The term omics summarizes the fields of genomics, proteomics and metabolomics. Dried Blood Spots (DBS) are mainly used to analyze genomics and metabolomics, whereas dried matrix spot (DMS) analysis can be used for all omics

In this context, health care biomarkers are of major interest to deduce a person’s (or animal’s) health status in regard to specific markers such as Vitamin D, which directly affects bone mineralization and calcium regulation in the body [1].

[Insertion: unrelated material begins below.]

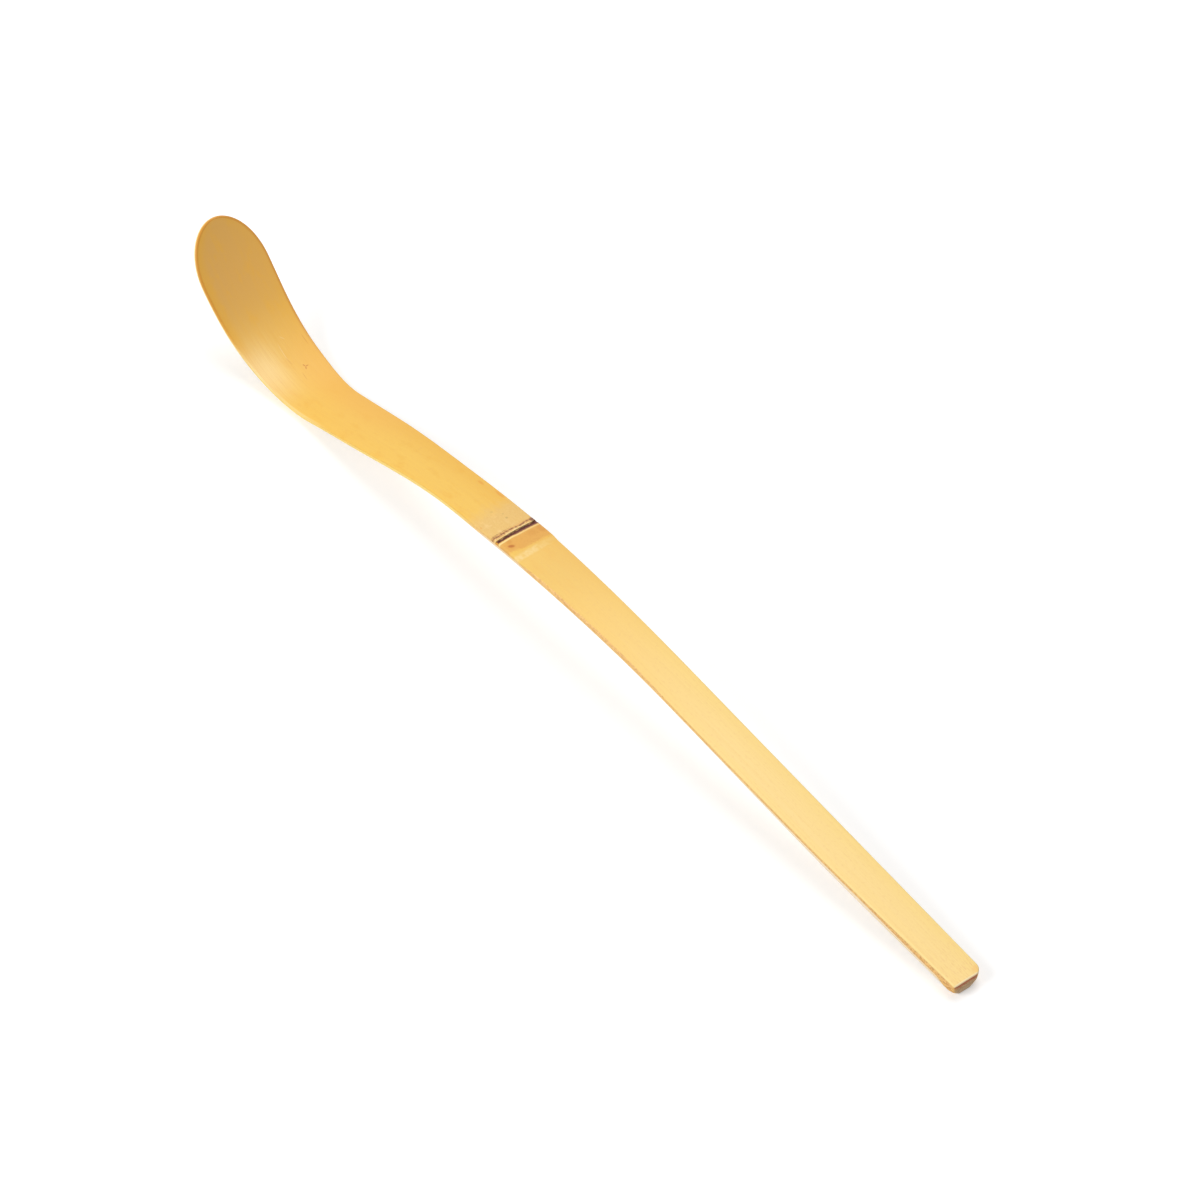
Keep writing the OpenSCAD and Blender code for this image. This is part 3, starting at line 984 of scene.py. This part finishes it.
# %% Bloom and rim
def bloomed(b, x, y, past, colour):
    cloud = noise(b, x * 0.7, y * 0.9, 3.0, 4.0, 0.6)
    weave = noise(b, x * 3.0, y * 4.0, 6.0, 3.0, 0.7)
    bloom = (past + (cloud - 0.5) * 5.0).smooth(8.0, 3.6)
    pale = cloud.smooth(0.52, 0.68) * y.smooth(1.5, -1.5)
    colour = laid(
        b, colour,
        (bloom * (0.7 + cloud * 0.3), bloom_beige),
        (bloom * weave.smooth(0.52, 0.7, 0.0, 0.34), wall_brown),
        (bloom * weave.smooth(0.47, 0.32, 0.0, 0.4), torn_cream),
        (pale * bloom * 0.6, torn_cream),
    )
    return colour, bloom, weave


def torn_rim(b, x, y, past, colour):
    wander = (noise(b, 1.0, y * 1.3, 14.0, 3.0, 0.6) - 0.5) * 0.4
    ragged = noise(b, x * 1.6, y * 2.2, 31.0, 3.0, 0.7)
    frayed = (past + wander).smooth(1.0, 0.75)
    strips = frayed * past.smooth(0.0, 0.08) * (past + wander).smooth(0.5, 0.35)
    breaks = noise(b, 4.0, y * 1.9, 21.0, 2.0).smooth(0.4, 0.5, 0.3, 1.0)
    sag = y.smooth(-0.4, 0.8) * y.smooth(2.3, 1.4) * 0.14
    hair = (past + wander + sag).between(0.42, 0.72, 0.08) * breaks
    second = (past - wander * 0.8).between(0.9, 1.02, 0.07) * y.smooth(0.0, -1.6)
    threads = noise(b, x, y * 7.0, 41.0, 2.0).smooth(0.5, 0.6)
    threads = threads * y.smooth(0.8, -2.0, 0.15, 0.7)
    colour = laid(
        b, colour,
        (frayed * 0.55, wall_brown),
        (strips * ragged.smooth(0.5, 0.56) * 0.9, torn_cream),
        (past.smooth(0.16, 0.06) * ragged.smooth(0.35, 0.5, 0.55, 1.0), bloom_and_highlight_cream),
        (hair * 0.95, fibre_brown),
        (second * ragged.smooth(0.42, 0.5) * 0.6, fibre_brown),
        (threads * past.between(0.3, 1.1, 0.2), fibre_brown),
    )
    return colour, hair


# %% [markdown]
# ## Scoop and bend
# The scoop's rim is amber with a brown line just inside the edge. The near half of the bend has
# a painted highlight in pale cream, and its near edge a brighter painted highlight line. The bend
# carries fine scratches along the strip, the pale ones partly painted highlight, the clearest of
# them drawn one by one, and one small brown mark made of three strokes.

# %% Scoop and bend
brown_mark = [
    ((156.07, 2.04), 0.13, 0.95, 2.6, 90.0), ((155.8, 1.67), 0.13, 0.95, 2.6, 23.0),
    ((156.35, 1.7), 0.13, 0.95, 2.6, -12.0),
]
pale_scratches = [((159.9, 0.28), 0.07, 0.4, 30.0, 4.8), ((162.0, 1.58), 0.07, 0.4, 8.0, -36.0)]
brown_scratches = [
    ((160.1, 4.5), 0.07, 0.35, 18.0, 0.0), ((158.1, 0.2), 0.07, 0.35, 14.0, -4.0),
    ((154.6, 0.56), 0.07, 0.35, 14.0, 8.0),
]


def scoop_tones(b, x, y, edge, colour):
    on_scoop = x.smooth(150.0, 164.0)
    glow = on_scoop * edge.smooth(2.4, 0.3) * y.smooth(1.0, -3.5, 0.3, 1.0)
    round_tip = x.smooth(162.0, 172.0, 0.2, 1.0).most(y.smooth(0.0, 2.0))
    # painted highlight along the near edge of the bend
    near_edge_highlight = x.between(145.0, 162.0, 4.0) * edge.smooth(0.4, 0.15) * y.smooth(0.0, -2.0)
    return laid(
        b, colour,
        (glow * 0.8, amber),
        (on_scoop * edge.smooth(0.58, 0.2) * round_tip * 0.8, rim_brown),
        # painted highlight on the near half of the bend
        (x.between(154.0, 162.0, 4.0) * y.smooth(1.0, -3.5) * 0.4, bloom_and_highlight_cream),
        (near_edge_highlight * 0.7, wear_and_highlight_yellow),
    )


def bend_marks(b, x, y, colour):
    fine = noise(b, x * 0.12, y * 9.0, 17.0, 2.0)
    bent = x.between(153.0, 163.0, 4.0) * y.smooth(3.0, -3.0, 0.3, 1.0)
    return laid(
        b, colour,
        (marks(b, x, y, brown_mark), mark_brown),
        # pale streaks: scratches along the bend, drawn pale as painted highlight
        (fine.smooth(0.54, 0.64) * bent * 0.22, wear_and_highlight_yellow),
        (fine.smooth(0.46, 0.36) * bent * 0.26, burnt_orange),
        (x.between(134.0, 158.0, 8.0) * y.smooth(-2.0, 3.0, 0.15, 0.5), honey_orange),
        (marks(b, x, y, pale_scratches), worn_white),
        (marks(b, x, y, brown_scratches), mark_brown),
    )


# %% [markdown]
# ## The scoop's skin
# This skin takes all of these in turn, with a dark spot at the scar's far end that is partly
# residue and partly painted shade in a notch, a few olive specks and short orange streaks. The near
# half of the bend is polished.

# %% Lower skin
notch_place = (scar_end + 0.25, 3.55)
olive_specks = [((3.0, 0.71), 0.25, 0.4), ((4.03, 0.81), 0.2, 0.2), ((5.4, -0.2), 0.3, 0.14)]
orange_streaks = [
    ((113.3, 2.85), 0.3, 0.5, 3.0), ((109.3, 3.3), 0.35, 0.5, 4.0), ((105.1, -3.4), 0.16, 0.5, 1.5),
]


def make_lower_skin():
    material, b = finish_bench("lower_skin")
    x, y, z, edge = grain_places(b)
    past = x - scar_end
    colour, fibres = plain_skin(b, x, y)
    colour, bloom, weave = bloomed(b, x, y, past, colour)
    colour, hair = torn_rim(b, x, y, past, colour)
    colour = laid(
        b, colour,
        # dark spot at the scar's far end: partly residue, partly painted shade of a notch
        (spot(b, x, y, notch_place, 0.75, 1.2) * 0.85, maroon),
        (marks(b, past, y, olive_specks), olive),
        (marks(b, x, y, orange_streaks), streak_orange),
    )
    colour = scoop_tones(b, x, y, edge, colour)
    colour, _ = side_wall(b, x, y, z, edge, colour)
    colour = bend_marks(b, x, y, colour)
    polish = x.between(154.5, 162.5, 4.0) * y.smooth(0.5, -3.5)
    rough = 0.47 + fibres * 0.12 + bloom * 0.12 + z.smooth(0.2, 0.4) * 0.1 - polish * 0.08
    height = fibres + weave * bloom * 0.6 - hair
    output(b, colour, rough, height, bump=0.35, coat=0.05 + polish * 0.4)
    return material


lower_skin = make_lower_skin()
print("lower skin has", len(lower_skin.node_tree.nodes), "nodes")

# %% [markdown]
# ## Flesh, node wood and scar
# The flesh is pale and soft, with brown vessel bundles that show as long dashes on the shaved
# faces and as dots on the cut end, which is scorched under the skin. In the node the fibres
# cross, so its wood is mottled. The scar is dark cork, with pale strands of the sheath in it.

# %% Flesh
def cut_end(b, y, z):
    places = {"Vector": b.joined(0.0, y * 2.6, z * 2.6), "Scale": 1.0}
    dots = b.node("ShaderNodeTexVoronoi", None, places)["Distance"].smooth(0.28, 0.14)
    mottle = noise(b, 0.0, y * 2.2, z * 2.2, 4.0, 0.7)
    face = laid(
        b, end_grain,
        (mottle.smooth(0.35, 0.65), end_brown),
        (dots * 0.5, bundle_brown),
        (z.smooth(1.1, 2.2, 0.0, 0.6), end_grey),
        (z.smooth(1.0, 0.45) * 0.8, scorched),
        (y.smooth(-1.9, -2.6) * mottle.smooth(0.3, 0.6), wall_gold),
    )
    return face, dots


def make_flesh(name, crossed=False):
    material, b = finish_bench(name)
    x, y, z, edge = grain_places(b)
    dashes = noise(b, x * 0.09, y * 3.2, z * 3.2, 3.0, 0.6)
    grain = noise(b, x * (0.9 if crossed else 0.04), y * 2.0, z * 5.0, 4.0, 0.7)
    colour = laid(
        b, flesh_cream,
        (grain.smooth(0.35, 0.7, 0.0, 0.6), flesh_tan),
        (dashes.smooth(0.6, 0.68, 0.0, 0.55) * z.smooth(1.5, 2.2), bundle_brown),
    )
    thick = x.smooth(grip_length, neck_place, grip_thickness, neck_thickness)
    thick = thick - x.smooth(neck_place, strip_length, 0.0, neck_thickness - tip_thickness)
    wall, streaks = side_wall(b, x, y, z, edge, colour)
    foot_gap = x.smooth(140.0, 152.0, -0.2, -0.06)
    on_side = (z - thick - foot_gap).smooth(0.07, 0.0) * edge.smooth(1.0, 0.6)
    face, dots = cut_end(b, y, z)
    on_cut = x.smooth(0.1, 0.04)
    colour = laid(b, colour, (on_side, wall), (on_cut, face))
    output(b, colour, 0.6 + streaks * 0.15, grain + dashes * 0.5 - on_cut * dots, bump=0.45)
    return material


bamboo_flesh = make_flesh("bamboo_flesh")
node_wood = make_flesh("node_wood", crossed=True)


def make_scar_cork():
    material, b = finish_bench("scar_cork")
    x, y, z, _ = grain_places(b)
    cork = noise(b, x * 5.0, y * 2.5, z * 6.0, 4.0, 0.7)
    reach = noise(b, 2.0, y * 1.4, 51.0, 4.0, 0.65).smooth(0.4, 0.62, 0.52, 0.7)
    strands = (x - scar_place - reach).smooth(0.0, 0.06)
    colour = laid(
        b, cork_black,
        (cork.smooth(0.35, 0.65), maroon),
        (strands * 0.9, strand_brown),
        (y.smooth(-3.4, -3.55), knot_orange),
    )
    output(b, colour, 0.85, cork + strands, bump=0.7)
    return material


scar_cork = make_scar_cork()
for finish in (bamboo_flesh, node_wood, scar_cork):
    print(finish.name, "has", len(finish.node_tree.nodes), "nodes")

# %% [markdown]
# ## The layers
# The flesh comes first, in three zones that meet at the node, because the fibres run straight in
# the two internodes and cross between them in the node. The skins lie on top. Each flat end
# closes on one point inside its layer, as deep as its `core`.

# %% Loft all layers
skin_core, scar_core, flesh_core, scoop_core = 0.2, 0.27, 1.2, 0.8
handle_stations = handle_stations + [band_start]
node_stations = steps(band_start, scar_end, 0.4) + [scar_end]
band_stations = band_stations + [scar_place]
scar_stations = steps(scar_place, scar_end, 0.05) + [scar_end]


def lofted(name, stations, core, lanes, finish, rise=None):
    rows = [row(s, rise(s) if rise else 0.0, core) for s in stations]
    return layer(name, capped(rows, tip=stations is not scoop_stations), lanes, finish)


handle_flesh = lofted("Handle_flesh", handle_stations, flesh_core, flesh_lanes, bamboo_flesh)
node_flesh = lofted("Node_flesh", node_stations, flesh_core, flesh_lanes, node_wood)
scoop_flesh = lofted("Scoop_flesh", scoop_stations, scoop_core, flesh_lanes, bamboo_flesh)
handle_skin = lofted("Handle_skin", handle_stations, skin_core, skin_lanes, upper_skin)
node_band = lofted("Node_band", band_stations, skin_core, skin_lanes, node_tissue, band_rise)
sheath_scar = lofted("Sheath_scar", scar_stations, scar_core, scar_lanes, scar_cork)
scoop_skin = lofted("Scoop_skin", scoop_stations, skin_core, skin_lanes, lower_skin, rim_rise)

# %% [markdown]
# ## What stands for what
# Each layer stands for the CAD node of the same name, which is hidden, and rides on the one
# body.

# %% Ride and replace
pieces = [
    (handle_flesh, "handle_flesh", "bamboo_flesh"), (node_flesh, "node_flesh", "node_wood"),
    (scoop_flesh, "scoop_flesh", "bamboo_flesh"), (handle_skin, "handle_skin", "upper_skin"),
    (node_band, "node_band", "node_tissue"), (sheath_scar, "sheath_scar", "scar_cork"),
    (scoop_skin, "scoop_skin", "lower_skin"),
]
for piece, node, slot in pieces:
    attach(piece, "root")
    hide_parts(node)
print(len(pieces), "layers stand for", len(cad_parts), "CAD nodes")

# %% [markdown]
# ## The table
# The table is white. To the camera it also glows, so that it keeps only a faint shadow.

# %% Floor
table_half = 3
table_white, table_glow = 0.82, 0.38
corners = [(-1, -1), (1, -1), (1, 1), (-1, 1)]
floor_mesh = bpy.data.meshes.new("Floor")
floor_mesh.from_pydata([(x * table_half, y * table_half, 0) for x, y in corners], [], [range(4)])
floor = bpy.data.objects.new("Floor", floor_mesh)
bpy.context.scene.collection.objects.link(floor)
floor_finish, b = finish_bench("Table")
matt = b.node("ShaderNodeBsdfDiffuse", None, {"Color": (table_white,) * 3 + (1.0,)})
seen = b.node("ShaderNodeEmission", None, {"Color": (1, 1, 1, 1), "Strength": table_glow})
camera_ray = b.node("ShaderNodeLightPath")["Is Camera Ray"]
nothing = b.node("ShaderNodeEmission", None, {"Strength": 0.0})
lift = b.node("ShaderNodeMixShader", None, {0: camera_ray, 1: nothing[0], 2: seen[0]})
total = b.node("ShaderNodeAddShader", None, {0: matt[0], 1: lift[0]})
b.node("ShaderNodeOutputMaterial", None, {"Surface": total[0]})
floor_mesh.materials.append(floor_finish)
print("table", 2 * table_half, "m wide")

# %% [markdown]
# ## Lamps and studio
# One large lamp hangs above and a little behind the scoop, where the polished bend mirrors it, and
# a smaller one lights the near wall. The studio looks white and fills in with a weaker light.

# %% Lamps and world
def lamp(name, direction, distance, size, watts):
    data = bpy.data.lights.new(name, "AREA")
    data.shape, data.size, data.energy = "DISK", size, watts
    thing = bpy.data.objects.new(name, data)
    aim = Vector(direction).normalized()
    thing.location = aim * distance
    thing.rotation_euler = aim.to_track_quat("Z", "Y").to_euler()
    bpy.context.scene.collection.objects.link(thing)
    print(name, "at", [round(c, 2) for c in thing.location])


lamp("Softbox_above", (-0.25, 0.42, 0.87), distance=1.0, size=0.9, watts=4.9)
lamp("Softbox_near", (-0.15, -0.8, 0.55), distance=1.0, size=0.6, watts=5.4)

fill_strength, shown_strength = 0.32, 1.0
world = bpy.data.worlds.new("Studio")
bpy.context.scene.world = world
world.use_nodes = True
world.node_tree.nodes.clear()
b = Bench(world.node_tree)
ray = b.node("ShaderNodeLightPath")
shown = ray["Is Camera Ray"].most(ray["Is Glossy Ray"]).most(ray["Is Transmission Ray"])
fill = b.node("ShaderNodeBackground", None, {"Color": (1, 1, 1, 1), "Strength": fill_strength})
white = b.node("ShaderNodeBackground", None, {"Color": (1, 1, 1, 1), "Strength": shown_strength})
both = b.node("ShaderNodeMixShader", None, {0: shown, 1: fill[0], 2: white[0]})
b.node("ShaderNodeOutputWorld", None, {"Surface": both[0]})
bpy.context.scene.view_settings.view_transform = "Standard"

The approach of general medical care is changing from broad-spectrum drugs towards personalized healthcare. The new trend is fueled by an increasing level of information flow, transparency, customization and patient choice, all together leading to new services. Patients are able to gather an enormous amount of medical data from the internet or even order blood and biomarker tests themselves. Direct analytical blood tests are already available for certain markers [2]. The growing awareness of healthcare issues and recent developments of minimally invasive blood biomarker tests show the huge future potential of this life science branch. In the future, personalized drug dosage could be established by almost online monitoring the particular biomarker, thus providing more safety for the patient based on smart dosages and dynamically updated dosage profiles [3]. Biomarker analysis is not only for monitoring a drug dosage, it can be applied much earlier – before the disease even appears.

[1] G. Nys, M. G. M. Kok, A. C. Servais, and M. Fillet, “Beyond dried blood spot: Current microsampling techniques in the context of biomedical applications,” TrAC - Trends Anal. Chem., vol. 97, pp. 326–332, 2017.

[2] T. Holen, F. Norheim, T. E. Gundersen, P. Mitry, J. Linseisen, P. O. Iversen, and C. A. Drevon, “Biomarkers for nutrient intake with focus on alternative sampling techniques,” Genes Nutr., vol. 11, no. 1, pp. 1–20, 2016.

[3] Y. Sandlers, “The future perspective: metabolomics in laboratory,” Transl. Res., pp. 1–11, 2017.